Early versions of lighting applications utilizing LEDs were marginally effective due to the low light-emitting energy and luminance provided by the LEDs. To overcome this limitation and address the need for an omnidirectional light source, one prior art lighting device places a multitude of LEDs projecting from a cylindrical support member, so that LED light is projected outward over a 360-degree arc. Another prior art lighting device projects LED light emitted from a multitude of planar-mounted LEDs toward a reflector positioned so as to redirect the light in a 360-degree arc parallel to the planar mounted LEDs. As in many conventional lighting applications, light from an LED array may also be passed through a magnifying lens to further distribute emitted and/or reflected light.
Unfortunately, the above mentioned attempts to construct a commercially viable lighting application utilizing LEDs still suffer from many disadvantages. In order to provide the required illumination, the prior art requires a large number of LEDs. Consequently, such a lighting application has excessive power consumption and an undesirably short operating-life during battery-powered operation. In contrast, the commercial requirement of a highly intense and efficient lighting device coupled with the limitations of LED light sources and the need for reasonable power consumption dictates that the energy in the visible spectrum be generated and utilized as efficiently as possible. In addition, depending on the lighting, application, generated light may be required to be focused in various desired directions. For example, in a beacon lighting system utilized to provide navigational aid, light must be directed at various up-angles. Despite these needs, prior art lighting applications fail to provide the desired efficiency or an easy adjustment method that allows light to be directed in a particular desired direction, for example, at a particular up-angle.
Accordingly, it is an objective of the invention to provide a compact and efficient lantern utilizing an arrangement of a minimal number of LEDs as a light source.
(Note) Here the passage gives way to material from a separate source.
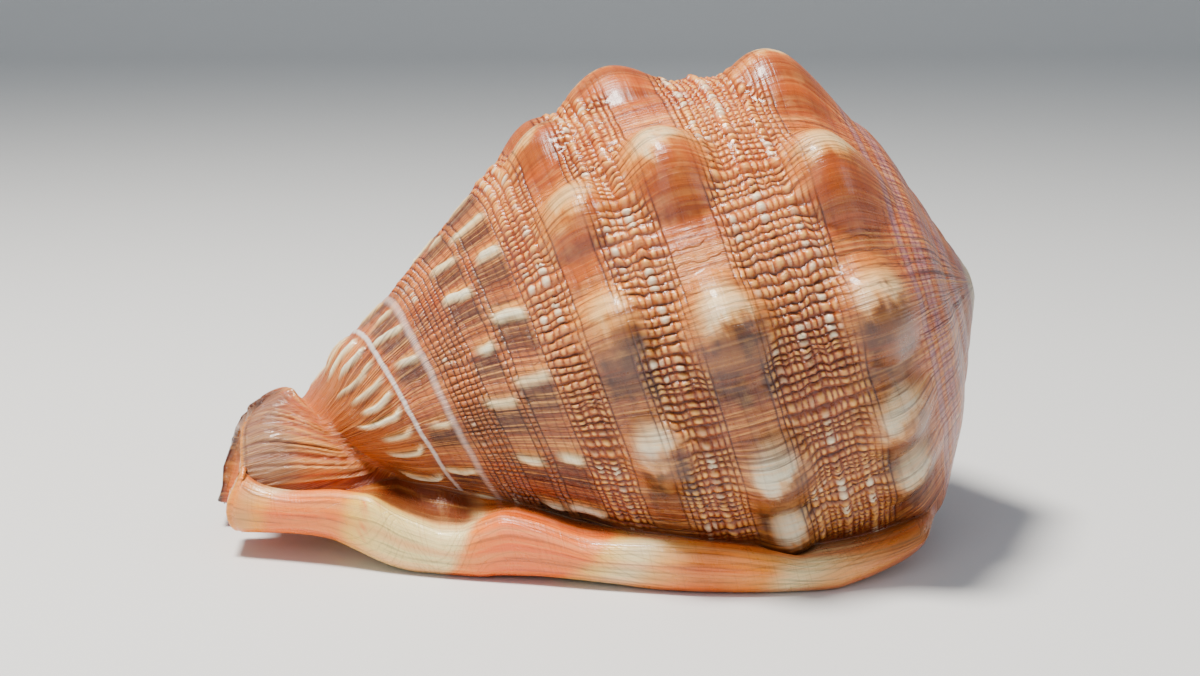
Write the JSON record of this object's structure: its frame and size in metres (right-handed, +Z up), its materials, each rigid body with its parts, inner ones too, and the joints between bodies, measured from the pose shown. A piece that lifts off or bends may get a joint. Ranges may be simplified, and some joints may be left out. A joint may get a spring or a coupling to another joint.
{
  "type": "bullmouth helmet shell",
  "caption": "Large heavy sea snail shell with rows of blunt knobs, a broad flat mouth shield and a toothed slit, lying mouth down.",
  "frame": {"origin": "centre of the shell's bounding box, on the plane that its mouth side rests on", "axes": "+X towards the coiled pointed end, -X towards the canal, +Y towards the outer lip, -Y towards the shield, +Z up"},
  "size_m": [0.1528, 0.1194, 0.0966],
  "materials": {
    "shell": "polished salmon brown and cream shell with a silky gloss"
  },
  "bodies": {
    "root": {"shell": "shell"}
  },
  "joints": []
}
It is also an objective of the invention to collect, direct and magnify the light generated by an such a minimal arrangement of LED light sources so as to maximize provided illumination and visibility. It is a further objective of the invention to provide a directional lighting device that is capable of being easily adjusted to supply light in a predetermined arc at various up-angles.
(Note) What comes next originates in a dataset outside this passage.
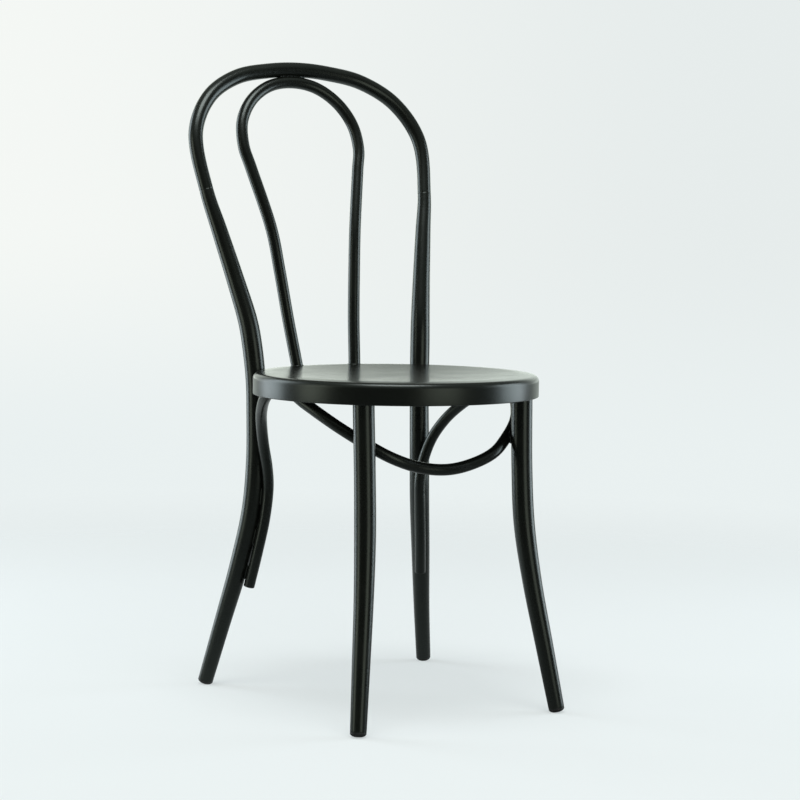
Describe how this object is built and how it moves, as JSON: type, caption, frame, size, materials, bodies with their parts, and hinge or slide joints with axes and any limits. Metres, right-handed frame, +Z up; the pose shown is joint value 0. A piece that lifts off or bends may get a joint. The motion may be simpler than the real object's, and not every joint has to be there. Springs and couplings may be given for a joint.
{
  "type": "metal bentwood cafe chair",
  "caption": "Black tubular metal side chair in bentwood style: round pan seat, hoop back with a smaller hoop inside, splayed legs and a looped brace.",
  "frame": {"origin": "on the floor, under the middle of the chair's overall width and depth", "axes": "+Z up; the sitter faces -Y; +X is toward the sitter's left"},
  "size_m": [0.402, 0.5056, 0.9096],
  "materials": {
    "black_coat": "satin black powder coat",
    "glide_rubber": "matt black",
    "bare_steel": "bare, hidden inside the hoop joints"
  },
  "bodies": {
    "root": {"seat_pan": "black_coat", "rear_leg_left": "black_coat", "rear_leg_right": "black_coat", "back_hoop": "black_coat", "inner_hoop": "black_coat", "front_leg_left": "black_coat", "front_leg_right": "black_coat", "front_plate_left": "black_coat", "front_plate_right": "black_coat", "brace": "black_coat", "brace_plug_left": "glide_rubber", "brace_plug_right": "glide_rubber", "rear_glide_left": "glide_rubber", "rear_glide_right": "glide_rubber", "front_glide_left": "glide_rubber", "front_glide_right": "glide_rubber", "joint_sleeve_left": "bare_steel", "joint_sleeve_right": "bare_steel"}
  },
  "joints": []
}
To that end, a lantern is provided that utilizes an arrangement of a minimal number of LEDs and a conical reflector to create a light source having a light source image with sufficient intensity to supply illumination in the intended lighting conditions. The conical reflector of the invention is positioned with its axis approximately orthogonal to a planar surface and the vertex of the conical reflector facing the planar surface. Arranged on the planar surface at a radial distance from the point of intersection with that surface of the axis of the conical reflector, LEDs are positioned around a 360-degree arc, with each LED equally spaced from adjacent LEDs on the arc. The radius of the circular arrangement of LEDs is smaller than the largest radius of the conical reflector and all LEDs are positioned to emit light toward the conical reflector in a direction perpendicular to the planar surface. By appropriate selection of the cone angle for the conical reflector and the distance between the LEDs and the conical reflector, the light source image may be positioned on the axis of the reflector. The cone-shape of the conical reflector also enables light that is incident the reflector, and thus reflected, to strike the reflector at horizontal angles beyond the light spread offered by an LED. In this manner, a 360-degree arc of light may be created using LEDs with small light spreads. In an exemplary case, a 45-degree conical reflector may be selected such that light produced by a minimum of only four LEDs with 30-degree light spreads may be redirected to create a 360-degree arc of light outward from the conical reflector.
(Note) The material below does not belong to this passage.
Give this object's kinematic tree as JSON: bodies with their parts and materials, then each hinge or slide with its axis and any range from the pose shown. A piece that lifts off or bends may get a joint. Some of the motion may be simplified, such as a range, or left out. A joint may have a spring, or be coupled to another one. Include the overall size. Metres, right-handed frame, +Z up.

Both the planar mounted LEDs and the conical reflector are surrounded by a transparent magnifying lens that concentrates the light produced in the 360-degree arc. Each of the planar surface, conical reflector and magnifying lens may be formed of molded plastic and joined to a relatively rigid base assembly that supports the lantern in an upright position. The distance between the planar surface and the conical reflector may be adjusted in order to vary the position of the light source image off the axis of the conical reflector, thereby directing the arc of light generated by the LEDs at various up-angles. For this purpose, the base assembly has a plurality of mounting positions that allow the planar surface (and thus the LEDs) to be secured at various predetermined distances from the conical reflector. Positioning the planar surface at a predetermined mounting positions results in the light generated by the lantern being directed at a corresponding predetermined up-angle. The base assembly may also house a power source and a control circuit for management of the application of power that illuminates the lantern.